> _Instruction_
Copy these lines exactly and nothing else: from the line holding "Continue the three.js" to the line holding "chest_bag_z = CHEST_POCKET_Z", both lines included.

━━━━━━

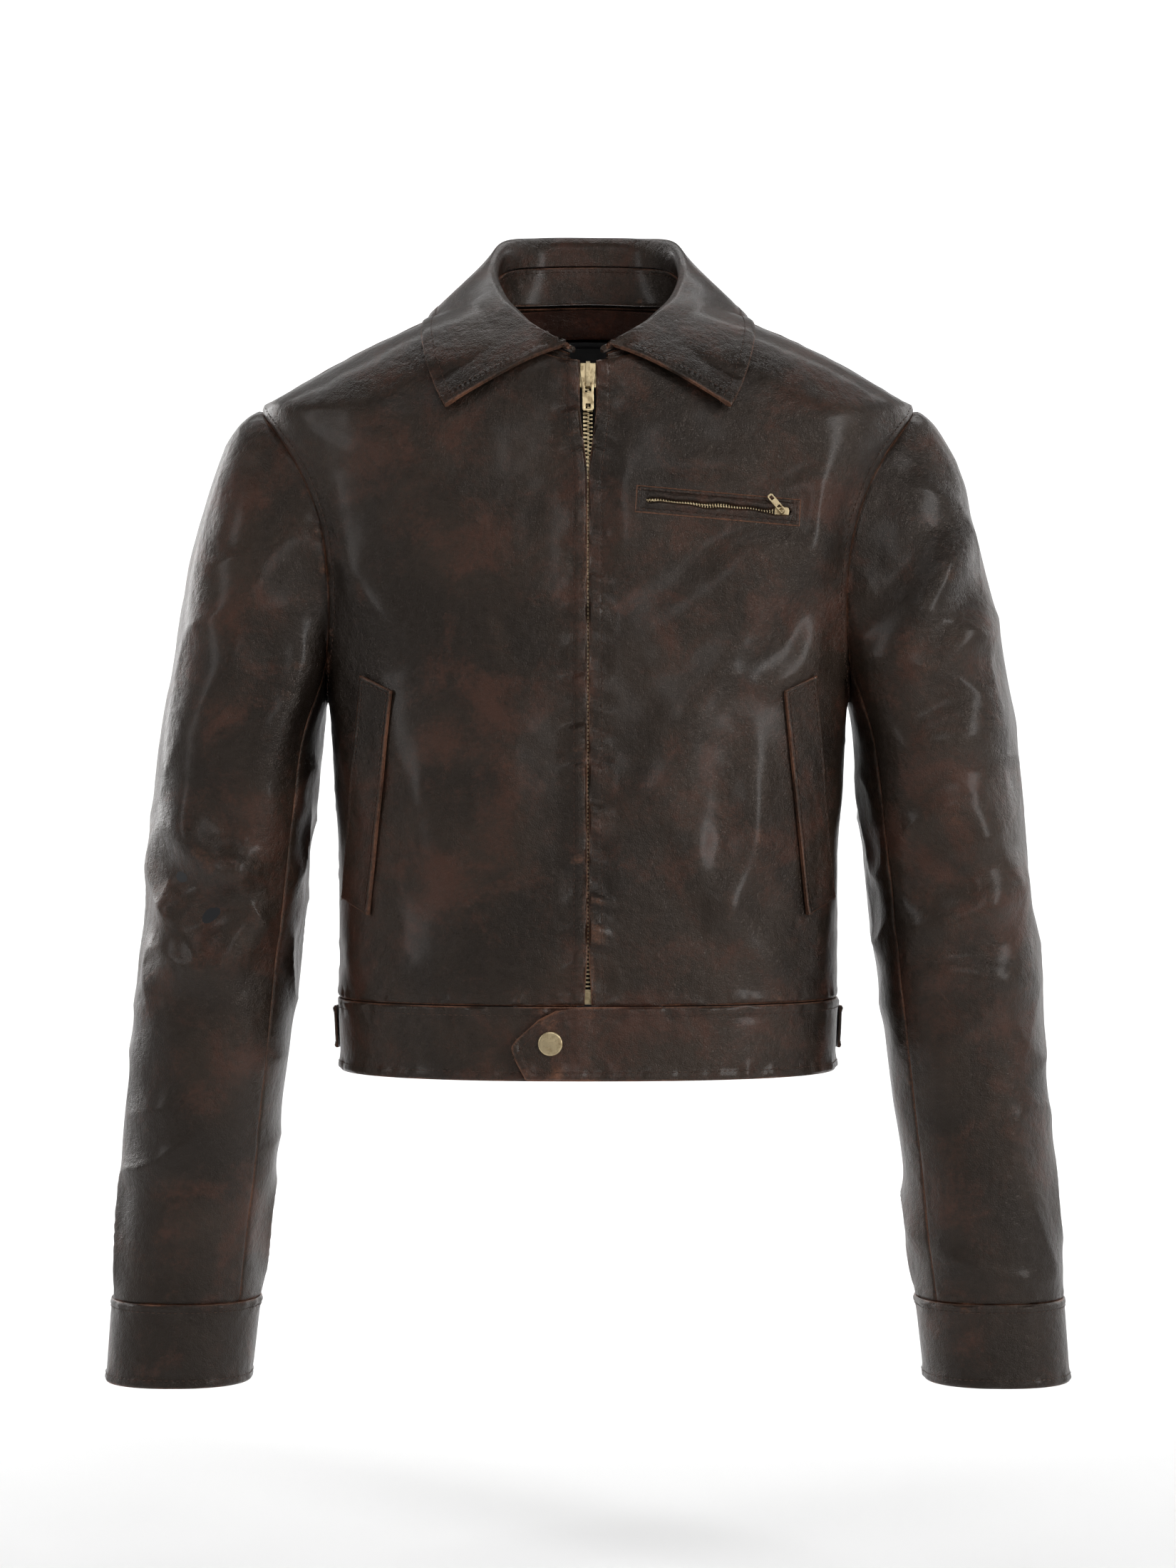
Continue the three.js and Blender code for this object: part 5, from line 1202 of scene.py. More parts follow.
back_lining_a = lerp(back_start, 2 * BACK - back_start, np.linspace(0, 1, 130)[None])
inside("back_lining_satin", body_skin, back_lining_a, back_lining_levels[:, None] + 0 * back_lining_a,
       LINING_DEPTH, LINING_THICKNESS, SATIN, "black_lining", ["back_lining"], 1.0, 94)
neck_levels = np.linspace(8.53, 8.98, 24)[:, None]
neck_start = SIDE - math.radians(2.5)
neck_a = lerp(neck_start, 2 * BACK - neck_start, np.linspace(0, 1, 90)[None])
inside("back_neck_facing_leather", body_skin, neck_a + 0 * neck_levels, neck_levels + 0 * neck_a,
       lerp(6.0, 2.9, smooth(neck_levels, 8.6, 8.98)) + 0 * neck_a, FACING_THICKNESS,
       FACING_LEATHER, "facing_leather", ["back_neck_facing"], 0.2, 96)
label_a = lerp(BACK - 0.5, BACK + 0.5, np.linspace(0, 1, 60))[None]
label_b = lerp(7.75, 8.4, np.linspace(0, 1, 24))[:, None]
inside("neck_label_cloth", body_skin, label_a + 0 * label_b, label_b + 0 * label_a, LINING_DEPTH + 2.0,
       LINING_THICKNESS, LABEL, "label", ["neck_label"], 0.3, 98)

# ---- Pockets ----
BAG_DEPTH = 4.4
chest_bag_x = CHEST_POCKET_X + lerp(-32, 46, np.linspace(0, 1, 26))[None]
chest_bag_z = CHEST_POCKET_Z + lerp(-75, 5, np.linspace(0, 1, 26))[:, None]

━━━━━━

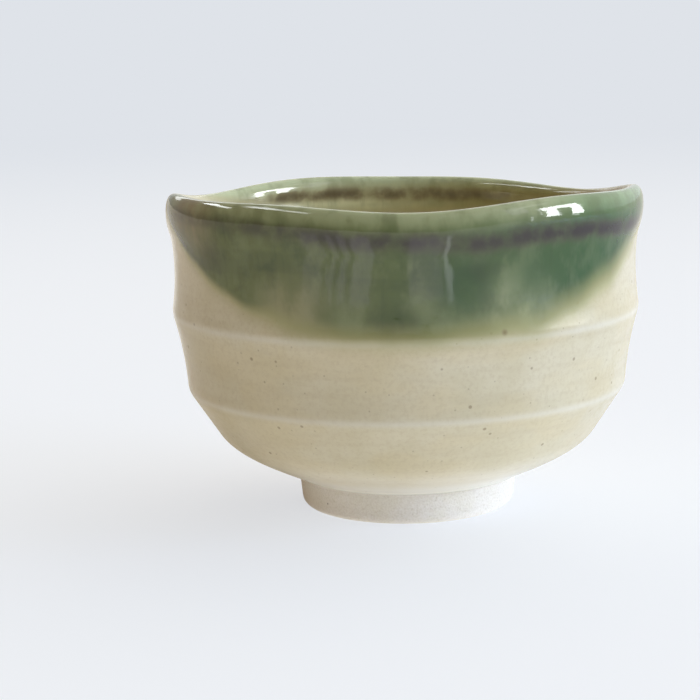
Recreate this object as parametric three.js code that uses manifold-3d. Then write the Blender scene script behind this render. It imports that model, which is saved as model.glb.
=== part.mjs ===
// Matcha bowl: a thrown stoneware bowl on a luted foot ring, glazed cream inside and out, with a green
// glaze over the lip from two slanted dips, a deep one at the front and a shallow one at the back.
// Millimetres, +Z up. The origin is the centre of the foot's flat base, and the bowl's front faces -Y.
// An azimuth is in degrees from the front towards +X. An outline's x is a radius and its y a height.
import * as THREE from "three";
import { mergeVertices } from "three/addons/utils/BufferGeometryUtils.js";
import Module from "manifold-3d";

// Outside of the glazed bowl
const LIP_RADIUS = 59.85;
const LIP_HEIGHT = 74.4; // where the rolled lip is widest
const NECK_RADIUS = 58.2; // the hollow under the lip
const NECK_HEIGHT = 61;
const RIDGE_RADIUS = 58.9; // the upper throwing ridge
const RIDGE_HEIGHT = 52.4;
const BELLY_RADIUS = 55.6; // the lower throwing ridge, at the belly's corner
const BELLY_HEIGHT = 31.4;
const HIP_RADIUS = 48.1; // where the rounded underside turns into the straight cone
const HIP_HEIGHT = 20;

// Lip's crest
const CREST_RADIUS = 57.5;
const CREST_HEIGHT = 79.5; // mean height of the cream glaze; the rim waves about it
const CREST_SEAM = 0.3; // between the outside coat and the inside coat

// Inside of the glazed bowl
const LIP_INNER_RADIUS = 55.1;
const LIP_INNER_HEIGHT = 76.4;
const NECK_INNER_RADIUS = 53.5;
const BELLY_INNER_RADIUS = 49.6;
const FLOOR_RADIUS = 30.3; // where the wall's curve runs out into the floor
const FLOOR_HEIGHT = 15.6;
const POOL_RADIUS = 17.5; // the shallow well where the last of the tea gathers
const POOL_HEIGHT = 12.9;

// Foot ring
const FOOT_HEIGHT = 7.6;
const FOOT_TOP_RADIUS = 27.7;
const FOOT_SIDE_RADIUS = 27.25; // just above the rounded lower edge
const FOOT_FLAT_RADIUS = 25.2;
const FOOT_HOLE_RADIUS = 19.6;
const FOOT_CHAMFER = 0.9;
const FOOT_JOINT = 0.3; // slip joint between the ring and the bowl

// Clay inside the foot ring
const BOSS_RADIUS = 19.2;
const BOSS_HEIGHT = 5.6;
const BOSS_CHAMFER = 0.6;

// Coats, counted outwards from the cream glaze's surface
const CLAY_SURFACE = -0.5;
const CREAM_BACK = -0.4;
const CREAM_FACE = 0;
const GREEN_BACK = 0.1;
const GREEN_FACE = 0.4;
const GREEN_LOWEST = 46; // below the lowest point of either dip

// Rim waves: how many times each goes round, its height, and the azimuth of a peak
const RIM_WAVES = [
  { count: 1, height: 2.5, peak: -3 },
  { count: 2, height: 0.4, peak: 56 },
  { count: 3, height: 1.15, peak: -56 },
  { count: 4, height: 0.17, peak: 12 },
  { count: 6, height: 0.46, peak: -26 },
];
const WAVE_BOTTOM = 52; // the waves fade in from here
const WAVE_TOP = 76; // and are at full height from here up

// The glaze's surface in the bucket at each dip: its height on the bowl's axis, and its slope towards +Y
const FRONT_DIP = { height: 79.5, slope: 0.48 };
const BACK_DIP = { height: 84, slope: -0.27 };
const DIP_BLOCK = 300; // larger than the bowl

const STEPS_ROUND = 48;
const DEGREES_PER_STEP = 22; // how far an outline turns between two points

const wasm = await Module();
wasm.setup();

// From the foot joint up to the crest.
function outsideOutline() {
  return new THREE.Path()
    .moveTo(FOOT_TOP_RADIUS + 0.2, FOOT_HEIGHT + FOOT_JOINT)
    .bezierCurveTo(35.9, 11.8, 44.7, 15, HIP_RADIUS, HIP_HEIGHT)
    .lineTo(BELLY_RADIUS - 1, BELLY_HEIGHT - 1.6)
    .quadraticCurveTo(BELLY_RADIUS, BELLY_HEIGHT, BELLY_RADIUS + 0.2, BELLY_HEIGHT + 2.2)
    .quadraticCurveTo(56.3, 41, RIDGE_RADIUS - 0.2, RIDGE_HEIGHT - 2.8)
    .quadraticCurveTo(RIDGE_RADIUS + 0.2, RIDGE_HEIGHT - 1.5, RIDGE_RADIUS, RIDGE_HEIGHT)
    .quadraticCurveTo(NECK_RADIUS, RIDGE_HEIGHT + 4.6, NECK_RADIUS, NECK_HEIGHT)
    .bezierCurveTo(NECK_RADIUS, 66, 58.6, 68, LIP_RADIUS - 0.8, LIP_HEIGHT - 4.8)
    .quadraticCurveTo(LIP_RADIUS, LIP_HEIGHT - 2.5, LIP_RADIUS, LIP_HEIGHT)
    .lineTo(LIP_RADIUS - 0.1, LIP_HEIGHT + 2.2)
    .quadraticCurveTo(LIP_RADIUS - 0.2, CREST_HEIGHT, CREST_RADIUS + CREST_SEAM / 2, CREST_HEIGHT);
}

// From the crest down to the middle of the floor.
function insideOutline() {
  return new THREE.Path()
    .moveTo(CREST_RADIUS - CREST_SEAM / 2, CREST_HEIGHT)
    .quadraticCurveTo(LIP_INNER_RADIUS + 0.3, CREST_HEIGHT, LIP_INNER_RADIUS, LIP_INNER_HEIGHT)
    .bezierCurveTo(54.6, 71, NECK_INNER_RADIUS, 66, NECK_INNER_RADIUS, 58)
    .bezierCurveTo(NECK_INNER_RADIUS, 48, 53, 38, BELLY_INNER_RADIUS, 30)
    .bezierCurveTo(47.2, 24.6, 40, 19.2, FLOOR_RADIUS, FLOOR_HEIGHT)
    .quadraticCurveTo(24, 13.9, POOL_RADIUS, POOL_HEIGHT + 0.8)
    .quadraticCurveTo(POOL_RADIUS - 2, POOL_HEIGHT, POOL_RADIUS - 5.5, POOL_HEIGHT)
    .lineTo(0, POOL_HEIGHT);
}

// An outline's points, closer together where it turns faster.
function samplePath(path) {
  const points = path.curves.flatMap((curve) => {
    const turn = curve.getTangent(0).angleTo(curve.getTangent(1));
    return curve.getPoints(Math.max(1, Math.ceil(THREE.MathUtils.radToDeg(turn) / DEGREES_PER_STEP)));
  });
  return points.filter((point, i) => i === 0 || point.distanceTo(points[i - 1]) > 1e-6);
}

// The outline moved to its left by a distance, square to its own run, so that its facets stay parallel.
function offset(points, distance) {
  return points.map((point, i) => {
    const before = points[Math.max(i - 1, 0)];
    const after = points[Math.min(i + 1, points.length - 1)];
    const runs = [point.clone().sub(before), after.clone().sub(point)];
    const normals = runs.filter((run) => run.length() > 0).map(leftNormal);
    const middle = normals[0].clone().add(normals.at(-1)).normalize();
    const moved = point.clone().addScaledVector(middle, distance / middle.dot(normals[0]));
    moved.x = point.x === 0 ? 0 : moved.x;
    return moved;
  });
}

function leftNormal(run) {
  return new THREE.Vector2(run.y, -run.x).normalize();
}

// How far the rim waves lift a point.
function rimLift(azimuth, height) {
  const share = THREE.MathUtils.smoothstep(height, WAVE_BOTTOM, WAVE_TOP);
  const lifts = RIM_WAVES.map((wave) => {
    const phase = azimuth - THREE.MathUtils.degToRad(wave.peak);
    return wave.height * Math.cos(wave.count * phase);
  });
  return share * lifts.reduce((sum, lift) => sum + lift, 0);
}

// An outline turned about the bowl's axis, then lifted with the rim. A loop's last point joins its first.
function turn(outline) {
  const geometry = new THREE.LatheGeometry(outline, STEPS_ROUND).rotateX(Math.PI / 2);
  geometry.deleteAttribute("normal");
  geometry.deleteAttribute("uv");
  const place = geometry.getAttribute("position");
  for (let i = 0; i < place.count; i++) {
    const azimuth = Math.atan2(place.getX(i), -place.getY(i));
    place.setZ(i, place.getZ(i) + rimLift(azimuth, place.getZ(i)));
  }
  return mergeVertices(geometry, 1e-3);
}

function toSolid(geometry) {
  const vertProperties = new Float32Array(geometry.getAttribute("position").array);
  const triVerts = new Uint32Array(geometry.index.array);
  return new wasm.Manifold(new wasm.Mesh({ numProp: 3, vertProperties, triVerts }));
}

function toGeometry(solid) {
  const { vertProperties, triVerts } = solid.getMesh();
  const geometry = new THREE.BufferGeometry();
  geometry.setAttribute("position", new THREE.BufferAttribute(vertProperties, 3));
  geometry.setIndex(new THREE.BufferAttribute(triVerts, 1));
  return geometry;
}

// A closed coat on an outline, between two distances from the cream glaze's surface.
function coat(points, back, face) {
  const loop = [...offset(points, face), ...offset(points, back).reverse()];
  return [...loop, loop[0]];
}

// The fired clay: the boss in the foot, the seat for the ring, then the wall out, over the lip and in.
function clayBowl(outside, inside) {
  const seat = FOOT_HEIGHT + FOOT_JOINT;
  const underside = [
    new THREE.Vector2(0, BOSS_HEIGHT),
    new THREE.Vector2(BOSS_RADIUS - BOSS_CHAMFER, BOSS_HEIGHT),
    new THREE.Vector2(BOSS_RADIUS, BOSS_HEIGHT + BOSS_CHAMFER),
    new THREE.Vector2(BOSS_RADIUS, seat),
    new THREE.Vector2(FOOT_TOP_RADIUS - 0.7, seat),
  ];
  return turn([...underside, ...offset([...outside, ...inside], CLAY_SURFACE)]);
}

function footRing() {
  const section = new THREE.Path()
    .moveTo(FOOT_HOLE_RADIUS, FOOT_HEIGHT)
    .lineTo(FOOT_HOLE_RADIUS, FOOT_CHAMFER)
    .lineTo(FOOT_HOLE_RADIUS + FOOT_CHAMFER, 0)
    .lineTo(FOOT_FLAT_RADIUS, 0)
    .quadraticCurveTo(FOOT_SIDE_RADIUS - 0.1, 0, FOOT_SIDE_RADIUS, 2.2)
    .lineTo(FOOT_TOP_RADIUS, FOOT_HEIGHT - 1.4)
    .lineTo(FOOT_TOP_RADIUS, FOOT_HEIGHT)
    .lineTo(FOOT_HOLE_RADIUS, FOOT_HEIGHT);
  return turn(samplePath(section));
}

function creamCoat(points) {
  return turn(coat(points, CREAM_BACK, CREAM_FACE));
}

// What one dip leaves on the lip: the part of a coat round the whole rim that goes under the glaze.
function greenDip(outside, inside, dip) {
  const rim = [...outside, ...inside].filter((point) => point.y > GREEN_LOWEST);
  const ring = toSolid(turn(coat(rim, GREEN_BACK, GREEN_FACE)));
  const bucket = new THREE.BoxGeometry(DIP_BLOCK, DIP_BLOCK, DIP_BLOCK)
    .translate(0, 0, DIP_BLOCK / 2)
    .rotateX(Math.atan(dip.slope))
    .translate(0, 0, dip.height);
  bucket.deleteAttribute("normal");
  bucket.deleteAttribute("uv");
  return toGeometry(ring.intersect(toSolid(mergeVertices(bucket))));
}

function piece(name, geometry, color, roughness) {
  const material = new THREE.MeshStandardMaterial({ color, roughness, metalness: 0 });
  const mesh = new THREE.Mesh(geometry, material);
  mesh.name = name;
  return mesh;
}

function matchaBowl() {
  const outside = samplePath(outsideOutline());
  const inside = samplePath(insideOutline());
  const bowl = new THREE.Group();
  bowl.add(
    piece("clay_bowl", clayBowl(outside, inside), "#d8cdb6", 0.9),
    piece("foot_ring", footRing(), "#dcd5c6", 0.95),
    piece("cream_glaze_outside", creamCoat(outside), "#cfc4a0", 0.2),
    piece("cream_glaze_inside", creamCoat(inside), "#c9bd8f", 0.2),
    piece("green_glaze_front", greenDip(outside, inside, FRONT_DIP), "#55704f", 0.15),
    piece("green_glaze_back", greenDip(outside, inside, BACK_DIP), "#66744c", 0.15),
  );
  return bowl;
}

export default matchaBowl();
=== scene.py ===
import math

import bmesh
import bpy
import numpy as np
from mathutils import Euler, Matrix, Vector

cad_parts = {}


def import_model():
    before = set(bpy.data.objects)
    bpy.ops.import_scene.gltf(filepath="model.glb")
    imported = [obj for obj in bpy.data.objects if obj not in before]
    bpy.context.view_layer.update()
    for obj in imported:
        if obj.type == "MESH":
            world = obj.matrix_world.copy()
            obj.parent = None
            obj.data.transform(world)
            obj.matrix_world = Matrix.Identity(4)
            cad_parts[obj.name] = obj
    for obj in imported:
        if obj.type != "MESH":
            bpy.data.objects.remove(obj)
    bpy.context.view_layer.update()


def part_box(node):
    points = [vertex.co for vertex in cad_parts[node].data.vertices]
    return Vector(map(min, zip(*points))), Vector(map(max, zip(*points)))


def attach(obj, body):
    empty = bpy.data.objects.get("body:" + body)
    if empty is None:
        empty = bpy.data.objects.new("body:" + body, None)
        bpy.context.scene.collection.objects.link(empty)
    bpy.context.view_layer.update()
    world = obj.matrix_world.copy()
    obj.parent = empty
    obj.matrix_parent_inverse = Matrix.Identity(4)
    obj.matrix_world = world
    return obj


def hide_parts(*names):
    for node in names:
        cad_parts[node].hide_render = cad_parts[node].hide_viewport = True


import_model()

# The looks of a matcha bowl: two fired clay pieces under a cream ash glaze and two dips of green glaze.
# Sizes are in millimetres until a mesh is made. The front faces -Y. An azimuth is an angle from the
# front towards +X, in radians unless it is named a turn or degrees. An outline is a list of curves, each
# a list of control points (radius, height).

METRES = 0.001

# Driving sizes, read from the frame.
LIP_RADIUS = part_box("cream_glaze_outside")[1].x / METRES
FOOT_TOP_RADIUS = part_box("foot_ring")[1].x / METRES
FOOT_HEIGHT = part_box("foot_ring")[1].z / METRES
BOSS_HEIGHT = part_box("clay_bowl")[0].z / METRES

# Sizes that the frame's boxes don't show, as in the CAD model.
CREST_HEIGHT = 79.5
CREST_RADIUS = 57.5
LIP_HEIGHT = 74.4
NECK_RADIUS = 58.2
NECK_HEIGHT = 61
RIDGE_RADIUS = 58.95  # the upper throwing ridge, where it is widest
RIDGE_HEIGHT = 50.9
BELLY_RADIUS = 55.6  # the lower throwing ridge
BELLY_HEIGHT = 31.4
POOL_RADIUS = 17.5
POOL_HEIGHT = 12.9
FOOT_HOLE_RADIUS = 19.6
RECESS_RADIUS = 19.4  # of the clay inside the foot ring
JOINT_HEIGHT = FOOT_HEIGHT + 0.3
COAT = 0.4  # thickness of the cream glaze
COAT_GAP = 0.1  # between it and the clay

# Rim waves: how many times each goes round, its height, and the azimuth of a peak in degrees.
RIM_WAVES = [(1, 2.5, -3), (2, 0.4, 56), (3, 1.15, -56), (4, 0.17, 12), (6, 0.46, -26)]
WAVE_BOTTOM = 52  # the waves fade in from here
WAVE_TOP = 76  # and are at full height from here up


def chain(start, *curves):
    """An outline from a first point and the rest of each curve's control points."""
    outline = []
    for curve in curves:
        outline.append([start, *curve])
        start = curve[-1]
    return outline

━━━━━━

> _Result_
Continue the three.js and Blender code for this object: part 5, from line 1202 of scene.py. More parts follow.
back_lining_a = lerp(back_start, 2 * BACK - back_start, np.linspace(0, 1, 130)[None])
inside("back_lining_satin", body_skin, back_lining_a, back_lining_levels[:, None] + 0 * back_lining_a,
       LINING_DEPTH, LINING_THICKNESS, SATIN, "black_lining", ["back_lining"], 1.0, 94)
neck_levels = np.linspace(8.53, 8.98, 24)[:, None]
neck_start = SIDE - math.radians(2.5)
neck_a = lerp(neck_start, 2 * BACK - neck_start, np.linspace(0, 1, 90)[None])
inside("back_neck_facing_leather", body_skin, neck_a + 0 * neck_levels, neck_levels + 0 * neck_a,
       lerp(6.0, 2.9, smooth(neck_levels, 8.6, 8.98)) + 0 * neck_a, FACING_THICKNESS,
       FACING_LEATHER, "facing_leather", ["back_neck_facing"], 0.2, 96)
label_a = lerp(BACK - 0.5, BACK + 0.5, np.linspace(0, 1, 60))[None]
label_b = lerp(7.75, 8.4, np.linspace(0, 1, 24))[:, None]
inside("neck_label_cloth", body_skin, label_a + 0 * label_b, label_b + 0 * label_a, LINING_DEPTH + 2.0,
       LINING_THICKNESS, LABEL, "label", ["neck_label"], 0.3, 98)

# ---- Pockets ----
BAG_DEPTH = 4.4
chest_bag_x = CHEST_POCKET_X + lerp(-32, 46, np.linspace(0, 1, 26))[None]
chest_bag_z = CHEST_POCKET_Z + lerp(-75, 5, np.linspace(0, 1, 26))[:, None]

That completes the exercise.